# Aim:
Quote precisely the run of lines opening with the line containing "Write the Blender" and closing with the line containing "bpy.data.objects.remove(obj, do_unlink=True)", and nothing else.

[START OF Provided records]

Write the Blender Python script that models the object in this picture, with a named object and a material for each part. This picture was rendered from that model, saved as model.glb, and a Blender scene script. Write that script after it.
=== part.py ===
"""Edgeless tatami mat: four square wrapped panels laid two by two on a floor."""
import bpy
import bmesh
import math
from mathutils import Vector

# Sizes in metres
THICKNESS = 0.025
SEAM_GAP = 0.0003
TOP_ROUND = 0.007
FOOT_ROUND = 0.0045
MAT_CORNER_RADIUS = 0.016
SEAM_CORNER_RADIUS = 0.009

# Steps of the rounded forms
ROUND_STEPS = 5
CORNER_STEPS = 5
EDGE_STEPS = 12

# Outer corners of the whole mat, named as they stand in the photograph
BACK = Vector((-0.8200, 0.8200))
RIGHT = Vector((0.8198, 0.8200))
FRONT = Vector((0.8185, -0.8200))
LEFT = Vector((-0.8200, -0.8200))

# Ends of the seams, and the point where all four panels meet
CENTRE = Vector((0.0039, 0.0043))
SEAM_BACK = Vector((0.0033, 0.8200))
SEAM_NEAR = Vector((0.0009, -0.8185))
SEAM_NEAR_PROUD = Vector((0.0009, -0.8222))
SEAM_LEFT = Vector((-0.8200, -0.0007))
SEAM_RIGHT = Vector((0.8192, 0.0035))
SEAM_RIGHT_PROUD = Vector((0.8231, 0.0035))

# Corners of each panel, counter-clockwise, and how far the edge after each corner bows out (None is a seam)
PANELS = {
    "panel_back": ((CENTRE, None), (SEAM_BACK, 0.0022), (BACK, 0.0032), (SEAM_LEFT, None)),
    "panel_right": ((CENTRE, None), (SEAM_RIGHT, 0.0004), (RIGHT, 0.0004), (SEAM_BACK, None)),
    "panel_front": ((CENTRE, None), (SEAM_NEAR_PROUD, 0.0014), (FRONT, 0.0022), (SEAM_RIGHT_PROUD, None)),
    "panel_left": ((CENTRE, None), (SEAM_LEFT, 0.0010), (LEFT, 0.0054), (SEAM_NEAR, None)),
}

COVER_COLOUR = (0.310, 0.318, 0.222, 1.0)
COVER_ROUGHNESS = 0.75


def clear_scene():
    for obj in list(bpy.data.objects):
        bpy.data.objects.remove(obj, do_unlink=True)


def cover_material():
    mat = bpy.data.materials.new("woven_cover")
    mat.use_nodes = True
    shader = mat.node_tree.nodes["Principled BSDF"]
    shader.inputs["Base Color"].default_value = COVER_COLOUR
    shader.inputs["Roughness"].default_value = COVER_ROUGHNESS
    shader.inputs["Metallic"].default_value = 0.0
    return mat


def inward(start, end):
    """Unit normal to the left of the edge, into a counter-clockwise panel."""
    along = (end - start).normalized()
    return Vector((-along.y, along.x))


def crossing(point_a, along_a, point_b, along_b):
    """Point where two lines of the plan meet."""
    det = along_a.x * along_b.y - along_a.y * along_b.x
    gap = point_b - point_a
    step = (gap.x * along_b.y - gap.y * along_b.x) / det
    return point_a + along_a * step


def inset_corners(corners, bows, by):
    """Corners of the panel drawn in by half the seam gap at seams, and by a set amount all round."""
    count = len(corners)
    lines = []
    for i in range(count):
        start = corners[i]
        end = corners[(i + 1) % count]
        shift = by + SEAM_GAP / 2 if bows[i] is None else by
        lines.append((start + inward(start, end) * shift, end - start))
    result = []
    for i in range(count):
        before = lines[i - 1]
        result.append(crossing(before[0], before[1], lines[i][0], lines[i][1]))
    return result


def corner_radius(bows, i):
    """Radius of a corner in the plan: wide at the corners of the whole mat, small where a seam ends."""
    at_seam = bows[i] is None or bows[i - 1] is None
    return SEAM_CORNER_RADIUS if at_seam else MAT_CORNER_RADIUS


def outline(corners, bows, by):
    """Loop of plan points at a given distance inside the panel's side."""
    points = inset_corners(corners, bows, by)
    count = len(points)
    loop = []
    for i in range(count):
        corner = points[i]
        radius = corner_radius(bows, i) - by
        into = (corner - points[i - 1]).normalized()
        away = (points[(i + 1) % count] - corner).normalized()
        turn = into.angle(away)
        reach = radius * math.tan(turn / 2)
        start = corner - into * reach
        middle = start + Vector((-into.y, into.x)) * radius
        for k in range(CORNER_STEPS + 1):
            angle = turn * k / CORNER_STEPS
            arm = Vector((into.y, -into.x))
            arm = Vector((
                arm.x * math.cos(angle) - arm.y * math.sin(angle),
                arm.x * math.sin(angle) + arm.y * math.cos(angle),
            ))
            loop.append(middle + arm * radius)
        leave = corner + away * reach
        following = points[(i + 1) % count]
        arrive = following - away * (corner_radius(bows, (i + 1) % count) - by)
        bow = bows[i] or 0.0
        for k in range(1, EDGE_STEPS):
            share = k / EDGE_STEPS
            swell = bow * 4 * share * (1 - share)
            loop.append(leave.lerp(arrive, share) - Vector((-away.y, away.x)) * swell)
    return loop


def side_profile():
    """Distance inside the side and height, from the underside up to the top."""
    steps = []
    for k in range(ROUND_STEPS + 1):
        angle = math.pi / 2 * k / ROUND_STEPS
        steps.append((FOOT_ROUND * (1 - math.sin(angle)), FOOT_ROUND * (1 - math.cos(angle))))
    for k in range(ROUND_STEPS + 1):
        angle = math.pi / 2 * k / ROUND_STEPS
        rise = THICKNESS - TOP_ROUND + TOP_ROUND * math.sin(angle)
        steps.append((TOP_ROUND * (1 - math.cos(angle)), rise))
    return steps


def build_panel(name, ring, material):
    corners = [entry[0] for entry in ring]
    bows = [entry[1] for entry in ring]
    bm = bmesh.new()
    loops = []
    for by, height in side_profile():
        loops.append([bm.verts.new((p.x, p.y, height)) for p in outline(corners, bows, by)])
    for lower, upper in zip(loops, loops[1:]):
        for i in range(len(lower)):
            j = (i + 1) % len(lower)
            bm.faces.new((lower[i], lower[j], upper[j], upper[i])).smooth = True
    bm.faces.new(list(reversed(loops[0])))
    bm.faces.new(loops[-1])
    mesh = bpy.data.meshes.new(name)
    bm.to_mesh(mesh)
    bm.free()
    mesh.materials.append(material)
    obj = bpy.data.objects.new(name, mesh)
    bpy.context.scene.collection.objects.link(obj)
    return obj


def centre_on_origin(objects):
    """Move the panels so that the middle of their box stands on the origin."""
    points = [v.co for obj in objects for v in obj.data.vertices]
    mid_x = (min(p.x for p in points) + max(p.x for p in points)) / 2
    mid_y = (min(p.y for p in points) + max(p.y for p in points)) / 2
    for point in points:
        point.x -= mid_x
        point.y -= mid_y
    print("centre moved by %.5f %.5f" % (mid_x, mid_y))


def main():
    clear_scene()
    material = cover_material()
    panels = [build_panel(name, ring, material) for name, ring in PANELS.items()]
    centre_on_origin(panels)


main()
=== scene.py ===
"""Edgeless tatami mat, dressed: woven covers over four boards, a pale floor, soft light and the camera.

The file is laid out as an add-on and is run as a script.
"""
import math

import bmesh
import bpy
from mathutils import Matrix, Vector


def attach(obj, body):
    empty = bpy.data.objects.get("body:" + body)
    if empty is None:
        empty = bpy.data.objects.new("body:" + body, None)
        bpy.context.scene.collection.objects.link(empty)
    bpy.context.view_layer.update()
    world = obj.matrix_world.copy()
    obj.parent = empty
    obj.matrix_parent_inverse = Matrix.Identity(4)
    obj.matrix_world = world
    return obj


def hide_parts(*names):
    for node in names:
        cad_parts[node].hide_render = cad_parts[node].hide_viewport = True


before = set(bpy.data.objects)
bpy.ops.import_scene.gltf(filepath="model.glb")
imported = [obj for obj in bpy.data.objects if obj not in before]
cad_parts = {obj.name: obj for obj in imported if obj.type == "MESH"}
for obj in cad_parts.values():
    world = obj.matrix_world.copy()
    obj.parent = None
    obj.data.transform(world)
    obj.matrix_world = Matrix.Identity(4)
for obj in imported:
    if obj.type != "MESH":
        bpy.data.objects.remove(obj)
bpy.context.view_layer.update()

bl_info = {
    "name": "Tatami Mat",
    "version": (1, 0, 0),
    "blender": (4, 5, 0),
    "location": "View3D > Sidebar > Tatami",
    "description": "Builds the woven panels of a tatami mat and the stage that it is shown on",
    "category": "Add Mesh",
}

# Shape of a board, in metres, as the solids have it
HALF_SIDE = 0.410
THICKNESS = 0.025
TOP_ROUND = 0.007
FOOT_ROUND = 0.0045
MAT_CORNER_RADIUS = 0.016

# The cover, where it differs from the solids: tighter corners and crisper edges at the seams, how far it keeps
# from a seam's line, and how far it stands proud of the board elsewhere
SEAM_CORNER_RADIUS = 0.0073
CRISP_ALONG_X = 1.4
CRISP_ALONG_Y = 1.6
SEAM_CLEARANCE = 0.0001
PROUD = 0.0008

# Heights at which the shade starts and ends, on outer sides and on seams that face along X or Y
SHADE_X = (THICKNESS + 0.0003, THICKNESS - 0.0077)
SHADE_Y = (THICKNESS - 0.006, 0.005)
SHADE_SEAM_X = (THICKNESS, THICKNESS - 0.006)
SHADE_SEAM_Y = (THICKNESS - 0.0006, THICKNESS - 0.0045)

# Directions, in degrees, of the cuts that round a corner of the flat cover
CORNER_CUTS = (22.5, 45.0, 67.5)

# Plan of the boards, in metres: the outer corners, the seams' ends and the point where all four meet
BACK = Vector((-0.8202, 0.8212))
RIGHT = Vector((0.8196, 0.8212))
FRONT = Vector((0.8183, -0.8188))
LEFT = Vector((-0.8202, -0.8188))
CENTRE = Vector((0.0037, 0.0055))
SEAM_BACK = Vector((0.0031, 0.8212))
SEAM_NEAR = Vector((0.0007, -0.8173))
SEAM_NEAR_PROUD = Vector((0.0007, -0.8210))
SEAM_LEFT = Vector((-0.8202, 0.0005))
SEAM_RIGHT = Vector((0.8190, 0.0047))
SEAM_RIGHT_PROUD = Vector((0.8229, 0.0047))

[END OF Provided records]
[START OF Provided records]

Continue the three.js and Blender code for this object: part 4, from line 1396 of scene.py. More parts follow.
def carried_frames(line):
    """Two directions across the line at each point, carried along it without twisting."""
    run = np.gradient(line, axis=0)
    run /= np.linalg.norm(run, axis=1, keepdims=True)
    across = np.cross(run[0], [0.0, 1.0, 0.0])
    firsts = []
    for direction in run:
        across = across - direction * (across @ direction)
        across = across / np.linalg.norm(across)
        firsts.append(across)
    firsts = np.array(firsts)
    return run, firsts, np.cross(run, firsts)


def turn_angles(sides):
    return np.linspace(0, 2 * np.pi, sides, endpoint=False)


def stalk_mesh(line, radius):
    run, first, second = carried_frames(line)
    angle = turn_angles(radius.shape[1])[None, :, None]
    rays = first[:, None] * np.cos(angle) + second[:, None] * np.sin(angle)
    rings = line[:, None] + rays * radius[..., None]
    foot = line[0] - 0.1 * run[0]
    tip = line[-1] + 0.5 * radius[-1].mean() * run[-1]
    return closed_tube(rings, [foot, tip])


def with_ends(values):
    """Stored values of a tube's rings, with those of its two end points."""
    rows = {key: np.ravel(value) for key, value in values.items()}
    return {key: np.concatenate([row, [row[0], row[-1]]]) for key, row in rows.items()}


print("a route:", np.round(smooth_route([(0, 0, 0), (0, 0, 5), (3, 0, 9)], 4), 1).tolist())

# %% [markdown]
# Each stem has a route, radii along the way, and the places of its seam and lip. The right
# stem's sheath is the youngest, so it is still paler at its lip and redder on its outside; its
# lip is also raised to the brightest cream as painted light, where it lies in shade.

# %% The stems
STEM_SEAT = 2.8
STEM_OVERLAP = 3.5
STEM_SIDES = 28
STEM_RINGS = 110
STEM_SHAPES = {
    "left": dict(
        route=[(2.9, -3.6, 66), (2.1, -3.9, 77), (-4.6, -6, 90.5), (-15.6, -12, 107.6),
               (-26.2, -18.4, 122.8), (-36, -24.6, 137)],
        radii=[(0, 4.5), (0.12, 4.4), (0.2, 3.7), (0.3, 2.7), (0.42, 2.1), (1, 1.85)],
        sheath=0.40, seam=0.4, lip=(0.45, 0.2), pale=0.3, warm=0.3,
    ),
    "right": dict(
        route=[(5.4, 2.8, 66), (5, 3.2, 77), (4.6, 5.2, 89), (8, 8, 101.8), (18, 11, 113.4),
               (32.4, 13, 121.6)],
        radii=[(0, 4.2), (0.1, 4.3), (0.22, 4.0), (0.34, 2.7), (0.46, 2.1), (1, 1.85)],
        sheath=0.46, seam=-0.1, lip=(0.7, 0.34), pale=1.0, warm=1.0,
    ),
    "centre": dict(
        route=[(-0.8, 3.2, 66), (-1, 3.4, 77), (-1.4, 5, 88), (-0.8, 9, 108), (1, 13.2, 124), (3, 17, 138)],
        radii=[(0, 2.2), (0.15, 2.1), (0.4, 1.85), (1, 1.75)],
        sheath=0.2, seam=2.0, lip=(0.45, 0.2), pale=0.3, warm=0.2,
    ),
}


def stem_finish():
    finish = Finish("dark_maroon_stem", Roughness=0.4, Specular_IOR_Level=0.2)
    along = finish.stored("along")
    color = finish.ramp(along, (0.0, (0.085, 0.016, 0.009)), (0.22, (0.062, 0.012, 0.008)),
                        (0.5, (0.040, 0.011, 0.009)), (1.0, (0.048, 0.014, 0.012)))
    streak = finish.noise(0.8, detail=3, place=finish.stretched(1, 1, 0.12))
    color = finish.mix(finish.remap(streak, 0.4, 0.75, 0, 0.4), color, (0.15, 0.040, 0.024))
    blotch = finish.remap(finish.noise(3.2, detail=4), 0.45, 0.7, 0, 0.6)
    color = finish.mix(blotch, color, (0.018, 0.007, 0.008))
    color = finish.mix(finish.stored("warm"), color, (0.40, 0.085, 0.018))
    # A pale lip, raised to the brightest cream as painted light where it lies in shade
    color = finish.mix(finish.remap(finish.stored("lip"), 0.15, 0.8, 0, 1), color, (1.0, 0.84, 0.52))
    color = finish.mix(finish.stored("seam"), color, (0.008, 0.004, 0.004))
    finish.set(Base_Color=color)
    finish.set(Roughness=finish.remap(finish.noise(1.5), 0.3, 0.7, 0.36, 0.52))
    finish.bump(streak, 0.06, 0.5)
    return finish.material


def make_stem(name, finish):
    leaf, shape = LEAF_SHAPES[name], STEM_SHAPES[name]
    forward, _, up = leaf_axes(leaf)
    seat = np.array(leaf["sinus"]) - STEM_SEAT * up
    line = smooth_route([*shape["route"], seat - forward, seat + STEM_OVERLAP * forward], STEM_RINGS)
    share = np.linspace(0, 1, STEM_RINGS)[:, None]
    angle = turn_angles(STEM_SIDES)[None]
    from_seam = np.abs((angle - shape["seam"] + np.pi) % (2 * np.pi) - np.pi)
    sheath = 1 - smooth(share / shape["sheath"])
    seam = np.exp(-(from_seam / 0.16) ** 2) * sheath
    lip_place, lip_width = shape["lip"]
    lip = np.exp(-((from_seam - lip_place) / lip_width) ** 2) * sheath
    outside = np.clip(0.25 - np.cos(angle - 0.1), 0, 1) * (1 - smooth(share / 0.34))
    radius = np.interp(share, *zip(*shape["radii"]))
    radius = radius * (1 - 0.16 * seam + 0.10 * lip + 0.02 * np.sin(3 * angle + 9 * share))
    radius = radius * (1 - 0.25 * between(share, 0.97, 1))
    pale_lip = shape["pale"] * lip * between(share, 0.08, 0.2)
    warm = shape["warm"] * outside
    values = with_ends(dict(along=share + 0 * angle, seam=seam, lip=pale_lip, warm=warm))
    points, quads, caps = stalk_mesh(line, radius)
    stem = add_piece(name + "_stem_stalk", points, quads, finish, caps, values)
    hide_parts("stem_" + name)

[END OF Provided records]

# Answer for this exercise:
Write the Blender Python script that models the object in this picture, with a named object and a material for each part. This picture was rendered from that model, saved as model.glb, and a Blender scene script. Write that script after it.
=== part.py ===
"""Edgeless tatami mat: four square wrapped panels laid two by two on a floor."""
import bpy
import bmesh
import math
from mathutils import Vector

# Sizes in metres
THICKNESS = 0.025
SEAM_GAP = 0.0003
TOP_ROUND = 0.007
FOOT_ROUND = 0.0045
MAT_CORNER_RADIUS = 0.016
SEAM_CORNER_RADIUS = 0.009

# Steps of the rounded forms
ROUND_STEPS = 5
CORNER_STEPS = 5
EDGE_STEPS = 12

# Outer corners of the whole mat, named as they stand in the photograph
BACK = Vector((-0.8200, 0.8200))
RIGHT = Vector((0.8198, 0.8200))
FRONT = Vector((0.8185, -0.8200))
LEFT = Vector((-0.8200, -0.8200))

# Ends of the seams, and the point where all four panels meet
CENTRE = Vector((0.0039, 0.0043))
SEAM_BACK = Vector((0.0033, 0.8200))
SEAM_NEAR = Vector((0.0009, -0.8185))
SEAM_NEAR_PROUD = Vector((0.0009, -0.8222))
SEAM_LEFT = Vector((-0.8200, -0.0007))
SEAM_RIGHT = Vector((0.8192, 0.0035))
SEAM_RIGHT_PROUD = Vector((0.8231, 0.0035))

# Corners of each panel, counter-clockwise, and how far the edge after each corner bows out (None is a seam)
PANELS = {
    "panel_back": ((CENTRE, None), (SEAM_BACK, 0.0022), (BACK, 0.0032), (SEAM_LEFT, None)),
    "panel_right": ((CENTRE, None), (SEAM_RIGHT, 0.0004), (RIGHT, 0.0004), (SEAM_BACK, None)),
    "panel_front": ((CENTRE, None), (SEAM_NEAR_PROUD, 0.0014), (FRONT, 0.0022), (SEAM_RIGHT_PROUD, None)),
    "panel_left": ((CENTRE, None), (SEAM_LEFT, 0.0010), (LEFT, 0.0054), (SEAM_NEAR, None)),
}

COVER_COLOUR = (0.310, 0.318, 0.222, 1.0)
COVER_ROUGHNESS = 0.75


def clear_scene():
    for obj in list(bpy.data.objects):
        bpy.data.objects.remove(obj, do_unlink=True)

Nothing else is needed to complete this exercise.